= PROBLEM REQUIREMENTS =
The entries below contain a line with "threaded_insert();" and a line with "imported = [obj". Quote exactly those two lines and all lines between them.

= DATA LINES =
# # #
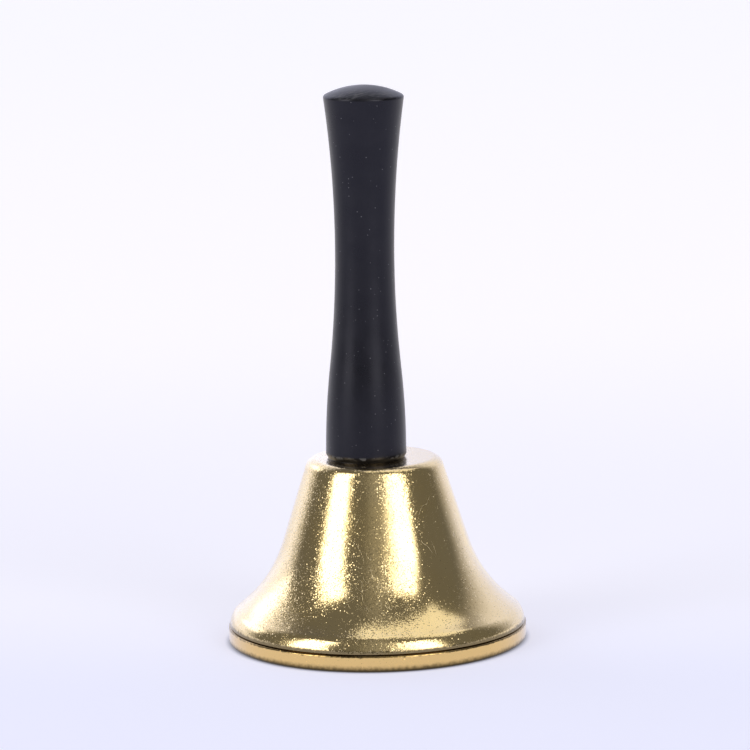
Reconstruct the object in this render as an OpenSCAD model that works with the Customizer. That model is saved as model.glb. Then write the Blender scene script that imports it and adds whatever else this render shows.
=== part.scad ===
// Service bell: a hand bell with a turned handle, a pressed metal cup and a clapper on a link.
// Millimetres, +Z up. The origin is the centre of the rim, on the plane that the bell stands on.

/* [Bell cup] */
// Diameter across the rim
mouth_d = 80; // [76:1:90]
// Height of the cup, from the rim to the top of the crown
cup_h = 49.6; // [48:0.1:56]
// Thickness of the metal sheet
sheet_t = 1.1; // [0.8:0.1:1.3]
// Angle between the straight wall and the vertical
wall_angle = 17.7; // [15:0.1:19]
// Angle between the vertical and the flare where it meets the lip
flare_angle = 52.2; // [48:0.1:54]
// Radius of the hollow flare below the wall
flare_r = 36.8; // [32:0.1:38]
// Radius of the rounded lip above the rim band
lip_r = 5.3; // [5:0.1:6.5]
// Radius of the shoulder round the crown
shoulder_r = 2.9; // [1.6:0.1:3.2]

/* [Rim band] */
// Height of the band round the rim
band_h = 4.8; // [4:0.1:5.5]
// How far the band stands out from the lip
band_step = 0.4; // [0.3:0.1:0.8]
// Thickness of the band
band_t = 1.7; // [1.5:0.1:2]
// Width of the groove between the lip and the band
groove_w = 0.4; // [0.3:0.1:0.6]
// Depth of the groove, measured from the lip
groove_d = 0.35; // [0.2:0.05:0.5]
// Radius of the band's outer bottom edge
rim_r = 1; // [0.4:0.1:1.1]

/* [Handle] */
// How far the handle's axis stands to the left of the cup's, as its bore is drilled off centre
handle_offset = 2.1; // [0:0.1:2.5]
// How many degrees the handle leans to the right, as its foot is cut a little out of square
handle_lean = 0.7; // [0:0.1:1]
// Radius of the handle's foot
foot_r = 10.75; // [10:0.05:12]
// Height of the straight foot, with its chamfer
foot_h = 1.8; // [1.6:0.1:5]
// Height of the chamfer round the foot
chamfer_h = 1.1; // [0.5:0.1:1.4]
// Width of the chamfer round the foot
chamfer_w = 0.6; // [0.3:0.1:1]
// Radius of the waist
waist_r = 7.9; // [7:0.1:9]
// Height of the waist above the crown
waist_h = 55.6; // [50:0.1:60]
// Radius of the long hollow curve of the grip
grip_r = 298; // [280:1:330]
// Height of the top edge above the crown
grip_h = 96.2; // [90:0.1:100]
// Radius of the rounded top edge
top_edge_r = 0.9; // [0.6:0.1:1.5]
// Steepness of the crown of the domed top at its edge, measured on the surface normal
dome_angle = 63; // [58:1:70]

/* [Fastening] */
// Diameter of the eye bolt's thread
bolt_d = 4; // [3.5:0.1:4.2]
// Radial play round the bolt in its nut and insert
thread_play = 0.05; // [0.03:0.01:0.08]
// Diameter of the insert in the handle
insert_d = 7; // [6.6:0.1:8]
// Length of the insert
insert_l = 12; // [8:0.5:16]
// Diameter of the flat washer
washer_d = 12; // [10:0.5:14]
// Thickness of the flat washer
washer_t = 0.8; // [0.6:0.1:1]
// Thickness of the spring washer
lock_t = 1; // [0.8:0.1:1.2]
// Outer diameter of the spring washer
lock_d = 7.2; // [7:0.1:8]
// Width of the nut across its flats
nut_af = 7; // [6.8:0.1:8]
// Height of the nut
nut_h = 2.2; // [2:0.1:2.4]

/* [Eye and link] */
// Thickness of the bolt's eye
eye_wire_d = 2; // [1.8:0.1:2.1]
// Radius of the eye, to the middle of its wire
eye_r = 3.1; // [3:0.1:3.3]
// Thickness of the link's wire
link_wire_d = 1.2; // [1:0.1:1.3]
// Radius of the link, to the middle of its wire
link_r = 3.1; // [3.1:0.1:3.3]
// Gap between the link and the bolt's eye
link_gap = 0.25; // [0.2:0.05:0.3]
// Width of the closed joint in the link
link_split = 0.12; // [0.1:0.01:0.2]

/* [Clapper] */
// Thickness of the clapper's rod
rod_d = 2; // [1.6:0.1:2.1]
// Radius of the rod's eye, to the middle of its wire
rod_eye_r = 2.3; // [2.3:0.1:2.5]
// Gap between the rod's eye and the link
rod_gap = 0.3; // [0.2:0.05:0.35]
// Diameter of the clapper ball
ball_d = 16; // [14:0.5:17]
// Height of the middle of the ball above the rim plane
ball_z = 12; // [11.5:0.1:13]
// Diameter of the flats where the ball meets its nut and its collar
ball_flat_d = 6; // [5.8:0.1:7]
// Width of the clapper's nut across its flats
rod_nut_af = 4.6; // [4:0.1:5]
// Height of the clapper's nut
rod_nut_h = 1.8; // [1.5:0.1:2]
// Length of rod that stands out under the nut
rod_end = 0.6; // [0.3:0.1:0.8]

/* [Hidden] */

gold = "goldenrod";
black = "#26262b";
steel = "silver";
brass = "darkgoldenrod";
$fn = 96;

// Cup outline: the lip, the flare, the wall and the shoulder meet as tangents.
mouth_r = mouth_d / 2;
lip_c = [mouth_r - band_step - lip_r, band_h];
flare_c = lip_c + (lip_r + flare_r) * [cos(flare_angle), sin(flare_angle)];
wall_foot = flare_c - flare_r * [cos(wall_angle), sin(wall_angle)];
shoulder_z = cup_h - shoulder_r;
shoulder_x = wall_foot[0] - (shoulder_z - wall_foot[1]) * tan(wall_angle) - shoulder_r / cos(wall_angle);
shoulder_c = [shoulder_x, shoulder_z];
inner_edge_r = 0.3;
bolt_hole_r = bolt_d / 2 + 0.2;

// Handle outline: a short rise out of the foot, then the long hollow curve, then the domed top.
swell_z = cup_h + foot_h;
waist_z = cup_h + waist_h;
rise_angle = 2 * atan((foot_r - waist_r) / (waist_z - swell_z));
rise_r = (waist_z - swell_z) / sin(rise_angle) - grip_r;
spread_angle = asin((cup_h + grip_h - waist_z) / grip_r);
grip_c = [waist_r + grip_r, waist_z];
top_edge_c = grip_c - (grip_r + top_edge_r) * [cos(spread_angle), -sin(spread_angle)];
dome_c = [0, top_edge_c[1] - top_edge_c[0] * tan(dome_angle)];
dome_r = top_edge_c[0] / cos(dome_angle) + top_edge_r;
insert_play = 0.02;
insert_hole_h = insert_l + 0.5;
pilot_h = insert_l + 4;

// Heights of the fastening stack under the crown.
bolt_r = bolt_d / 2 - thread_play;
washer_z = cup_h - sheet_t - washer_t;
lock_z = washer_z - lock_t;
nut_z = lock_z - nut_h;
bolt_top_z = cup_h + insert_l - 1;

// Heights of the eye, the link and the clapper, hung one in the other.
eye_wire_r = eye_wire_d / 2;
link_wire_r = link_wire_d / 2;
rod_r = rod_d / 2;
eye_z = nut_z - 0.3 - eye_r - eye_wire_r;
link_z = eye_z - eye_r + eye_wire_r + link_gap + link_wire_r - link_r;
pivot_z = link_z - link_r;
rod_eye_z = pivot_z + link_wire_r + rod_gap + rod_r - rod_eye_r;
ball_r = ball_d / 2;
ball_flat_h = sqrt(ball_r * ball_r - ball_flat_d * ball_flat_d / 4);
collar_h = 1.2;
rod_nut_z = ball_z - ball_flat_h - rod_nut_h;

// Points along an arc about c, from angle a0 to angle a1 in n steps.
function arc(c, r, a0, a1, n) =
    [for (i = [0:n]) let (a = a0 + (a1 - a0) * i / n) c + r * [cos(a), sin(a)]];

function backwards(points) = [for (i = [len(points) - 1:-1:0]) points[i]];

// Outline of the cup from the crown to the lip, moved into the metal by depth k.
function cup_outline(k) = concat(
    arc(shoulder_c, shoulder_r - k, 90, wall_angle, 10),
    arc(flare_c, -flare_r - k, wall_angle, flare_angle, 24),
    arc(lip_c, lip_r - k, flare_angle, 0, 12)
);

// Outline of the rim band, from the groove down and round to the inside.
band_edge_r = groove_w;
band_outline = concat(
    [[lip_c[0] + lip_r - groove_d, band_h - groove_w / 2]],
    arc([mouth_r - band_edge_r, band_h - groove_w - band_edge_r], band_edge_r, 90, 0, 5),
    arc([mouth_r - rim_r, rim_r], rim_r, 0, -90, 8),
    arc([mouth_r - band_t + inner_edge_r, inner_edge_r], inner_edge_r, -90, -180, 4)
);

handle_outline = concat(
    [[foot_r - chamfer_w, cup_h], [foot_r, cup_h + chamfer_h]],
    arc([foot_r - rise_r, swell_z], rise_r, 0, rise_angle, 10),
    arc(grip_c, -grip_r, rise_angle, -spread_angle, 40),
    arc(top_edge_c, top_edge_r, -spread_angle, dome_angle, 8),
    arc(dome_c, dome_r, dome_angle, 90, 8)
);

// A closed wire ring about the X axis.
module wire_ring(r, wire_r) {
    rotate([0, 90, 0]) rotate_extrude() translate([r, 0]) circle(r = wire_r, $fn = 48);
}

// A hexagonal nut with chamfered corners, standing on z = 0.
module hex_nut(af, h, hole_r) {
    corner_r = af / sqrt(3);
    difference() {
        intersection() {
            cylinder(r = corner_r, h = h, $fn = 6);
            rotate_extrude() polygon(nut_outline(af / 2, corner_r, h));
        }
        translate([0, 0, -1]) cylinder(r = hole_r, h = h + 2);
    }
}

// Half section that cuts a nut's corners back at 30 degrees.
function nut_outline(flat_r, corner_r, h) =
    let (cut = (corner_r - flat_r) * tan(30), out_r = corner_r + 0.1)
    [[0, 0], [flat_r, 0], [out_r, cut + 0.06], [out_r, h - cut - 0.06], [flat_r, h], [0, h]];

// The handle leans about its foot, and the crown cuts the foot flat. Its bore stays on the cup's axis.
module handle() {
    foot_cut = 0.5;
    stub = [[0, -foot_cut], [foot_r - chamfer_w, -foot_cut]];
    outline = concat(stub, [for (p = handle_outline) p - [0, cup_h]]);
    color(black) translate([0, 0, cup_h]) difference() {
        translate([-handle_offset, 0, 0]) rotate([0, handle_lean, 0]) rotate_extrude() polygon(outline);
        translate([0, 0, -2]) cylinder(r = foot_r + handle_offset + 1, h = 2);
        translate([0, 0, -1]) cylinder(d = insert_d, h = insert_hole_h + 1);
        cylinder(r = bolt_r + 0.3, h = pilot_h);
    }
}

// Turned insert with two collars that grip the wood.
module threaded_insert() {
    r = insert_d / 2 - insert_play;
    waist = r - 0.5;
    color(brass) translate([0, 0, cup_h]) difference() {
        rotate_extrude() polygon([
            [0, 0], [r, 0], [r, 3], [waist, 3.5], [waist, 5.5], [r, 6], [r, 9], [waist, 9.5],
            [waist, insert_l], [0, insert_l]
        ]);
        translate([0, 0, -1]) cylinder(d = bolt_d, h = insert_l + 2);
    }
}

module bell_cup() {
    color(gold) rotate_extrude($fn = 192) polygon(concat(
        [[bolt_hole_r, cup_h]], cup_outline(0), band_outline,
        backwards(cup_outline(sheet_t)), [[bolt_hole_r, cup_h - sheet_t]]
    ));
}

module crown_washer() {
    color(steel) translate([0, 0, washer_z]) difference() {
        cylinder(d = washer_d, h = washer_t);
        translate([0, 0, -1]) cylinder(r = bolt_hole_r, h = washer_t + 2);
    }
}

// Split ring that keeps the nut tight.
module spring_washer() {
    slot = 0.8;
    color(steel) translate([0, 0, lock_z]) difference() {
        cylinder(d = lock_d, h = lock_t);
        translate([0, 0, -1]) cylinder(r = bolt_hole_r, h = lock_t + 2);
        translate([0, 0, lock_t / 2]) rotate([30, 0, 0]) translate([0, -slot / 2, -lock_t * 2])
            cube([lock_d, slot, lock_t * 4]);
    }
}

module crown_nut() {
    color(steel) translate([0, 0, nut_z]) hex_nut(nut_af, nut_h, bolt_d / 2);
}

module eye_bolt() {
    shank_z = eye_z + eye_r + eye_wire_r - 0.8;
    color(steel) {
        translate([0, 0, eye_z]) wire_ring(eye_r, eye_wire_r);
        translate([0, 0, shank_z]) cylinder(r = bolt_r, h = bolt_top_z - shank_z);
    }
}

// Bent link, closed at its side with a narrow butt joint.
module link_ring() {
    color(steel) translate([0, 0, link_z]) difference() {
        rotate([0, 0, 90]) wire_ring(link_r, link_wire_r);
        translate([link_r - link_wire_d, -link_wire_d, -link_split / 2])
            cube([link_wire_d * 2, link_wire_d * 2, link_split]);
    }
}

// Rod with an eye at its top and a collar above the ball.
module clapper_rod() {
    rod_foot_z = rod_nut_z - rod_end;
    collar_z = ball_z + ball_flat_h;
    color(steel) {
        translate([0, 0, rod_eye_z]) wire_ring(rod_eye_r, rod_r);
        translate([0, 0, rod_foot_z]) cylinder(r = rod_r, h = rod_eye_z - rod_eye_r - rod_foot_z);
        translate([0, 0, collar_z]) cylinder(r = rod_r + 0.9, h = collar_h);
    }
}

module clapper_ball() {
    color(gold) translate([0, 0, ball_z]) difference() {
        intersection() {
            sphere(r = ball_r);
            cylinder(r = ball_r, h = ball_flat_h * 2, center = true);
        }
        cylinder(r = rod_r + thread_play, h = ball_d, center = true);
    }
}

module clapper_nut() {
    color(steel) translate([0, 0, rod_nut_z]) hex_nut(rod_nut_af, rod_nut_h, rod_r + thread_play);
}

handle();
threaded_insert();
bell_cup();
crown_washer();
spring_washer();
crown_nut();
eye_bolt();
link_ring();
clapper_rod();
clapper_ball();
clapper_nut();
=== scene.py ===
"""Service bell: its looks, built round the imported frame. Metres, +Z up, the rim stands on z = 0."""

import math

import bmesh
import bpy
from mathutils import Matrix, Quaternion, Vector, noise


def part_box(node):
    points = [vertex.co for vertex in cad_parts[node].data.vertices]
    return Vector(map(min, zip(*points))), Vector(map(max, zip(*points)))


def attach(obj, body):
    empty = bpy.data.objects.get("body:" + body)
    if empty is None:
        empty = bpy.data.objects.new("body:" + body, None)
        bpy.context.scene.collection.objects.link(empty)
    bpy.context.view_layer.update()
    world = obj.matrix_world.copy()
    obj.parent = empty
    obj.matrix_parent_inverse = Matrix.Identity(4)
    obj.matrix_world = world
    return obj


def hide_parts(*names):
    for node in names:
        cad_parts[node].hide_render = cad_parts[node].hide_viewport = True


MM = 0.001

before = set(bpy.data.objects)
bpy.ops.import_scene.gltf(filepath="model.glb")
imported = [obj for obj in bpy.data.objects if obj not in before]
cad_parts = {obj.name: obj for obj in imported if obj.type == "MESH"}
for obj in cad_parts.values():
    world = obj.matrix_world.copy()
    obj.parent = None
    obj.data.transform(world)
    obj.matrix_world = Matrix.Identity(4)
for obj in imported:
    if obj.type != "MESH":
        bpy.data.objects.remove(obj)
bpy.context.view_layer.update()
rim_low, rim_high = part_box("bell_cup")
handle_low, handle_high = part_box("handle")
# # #
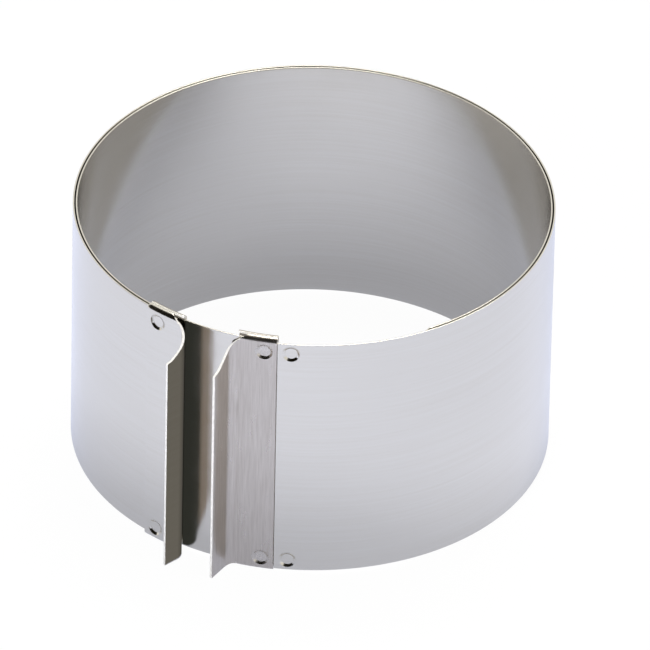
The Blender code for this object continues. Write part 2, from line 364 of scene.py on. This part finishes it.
# # #
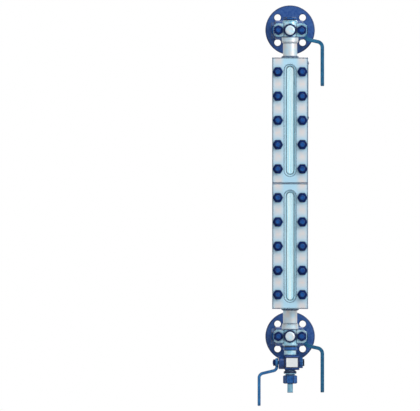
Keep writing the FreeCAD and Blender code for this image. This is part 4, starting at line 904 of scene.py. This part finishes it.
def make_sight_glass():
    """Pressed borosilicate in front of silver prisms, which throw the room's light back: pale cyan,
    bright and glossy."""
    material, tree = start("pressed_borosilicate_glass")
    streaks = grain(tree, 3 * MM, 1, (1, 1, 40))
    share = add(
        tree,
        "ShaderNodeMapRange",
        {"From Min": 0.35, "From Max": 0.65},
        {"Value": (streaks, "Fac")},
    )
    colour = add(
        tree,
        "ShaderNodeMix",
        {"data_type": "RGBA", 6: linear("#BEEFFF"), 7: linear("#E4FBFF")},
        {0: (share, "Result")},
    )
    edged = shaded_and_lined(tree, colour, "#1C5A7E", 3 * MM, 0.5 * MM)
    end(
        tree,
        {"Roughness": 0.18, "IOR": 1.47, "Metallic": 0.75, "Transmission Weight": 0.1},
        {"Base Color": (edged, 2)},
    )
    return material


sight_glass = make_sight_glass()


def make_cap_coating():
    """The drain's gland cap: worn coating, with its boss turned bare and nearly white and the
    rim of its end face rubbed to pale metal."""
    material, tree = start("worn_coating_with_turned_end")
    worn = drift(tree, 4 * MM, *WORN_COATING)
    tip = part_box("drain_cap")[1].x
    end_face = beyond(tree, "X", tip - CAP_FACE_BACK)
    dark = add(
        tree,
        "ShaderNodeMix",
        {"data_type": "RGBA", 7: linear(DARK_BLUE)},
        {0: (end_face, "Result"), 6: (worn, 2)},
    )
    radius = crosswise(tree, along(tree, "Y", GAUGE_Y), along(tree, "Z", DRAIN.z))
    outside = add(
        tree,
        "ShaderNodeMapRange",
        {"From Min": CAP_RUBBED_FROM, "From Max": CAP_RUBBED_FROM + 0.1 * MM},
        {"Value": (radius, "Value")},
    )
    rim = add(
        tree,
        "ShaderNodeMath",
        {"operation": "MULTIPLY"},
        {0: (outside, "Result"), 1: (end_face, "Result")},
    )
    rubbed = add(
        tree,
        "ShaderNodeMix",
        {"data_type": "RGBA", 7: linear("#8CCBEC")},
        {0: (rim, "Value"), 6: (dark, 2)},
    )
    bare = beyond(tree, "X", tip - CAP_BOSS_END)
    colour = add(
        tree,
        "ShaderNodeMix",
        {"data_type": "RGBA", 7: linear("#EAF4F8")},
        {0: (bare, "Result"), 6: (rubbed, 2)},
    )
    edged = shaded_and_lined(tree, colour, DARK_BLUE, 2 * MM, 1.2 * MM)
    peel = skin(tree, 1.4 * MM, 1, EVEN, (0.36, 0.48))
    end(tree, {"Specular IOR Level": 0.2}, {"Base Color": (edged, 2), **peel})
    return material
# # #
= FULL SOLUTION =
threaded_insert();
bell_cup();
crown_washer();
spring_washer();
crown_nut();
eye_bolt();
link_ring();
clapper_rod();
clapper_ball();
clapper_nut();
=== scene.py ===
"""Service bell: its looks, built round the imported frame. Metres, +Z up, the rim stands on z = 0."""

import math

import bmesh
import bpy
from mathutils import Matrix, Quaternion, Vector, noise


def part_box(node):
    points = [vertex.co for vertex in cad_parts[node].data.vertices]
    return Vector(map(min, zip(*points))), Vector(map(max, zip(*points)))


def attach(obj, body):
    empty = bpy.data.objects.get("body:" + body)
    if empty is None:
        empty = bpy.data.objects.new("body:" + body, None)
        bpy.context.scene.collection.objects.link(empty)
    bpy.context.view_layer.update()
    world = obj.matrix_world.copy()
    obj.parent = empty
    obj.matrix_parent_inverse = Matrix.Identity(4)
    obj.matrix_world = world
    return obj


def hide_parts(*names):
    for node in names:
        cad_parts[node].hide_render = cad_parts[node].hide_viewport = True


MM = 0.001

before = set(bpy.data.objects)
bpy.ops.import_scene.gltf(filepath="model.glb")
imported = [obj for obj in bpy.data.objects if obj not in before]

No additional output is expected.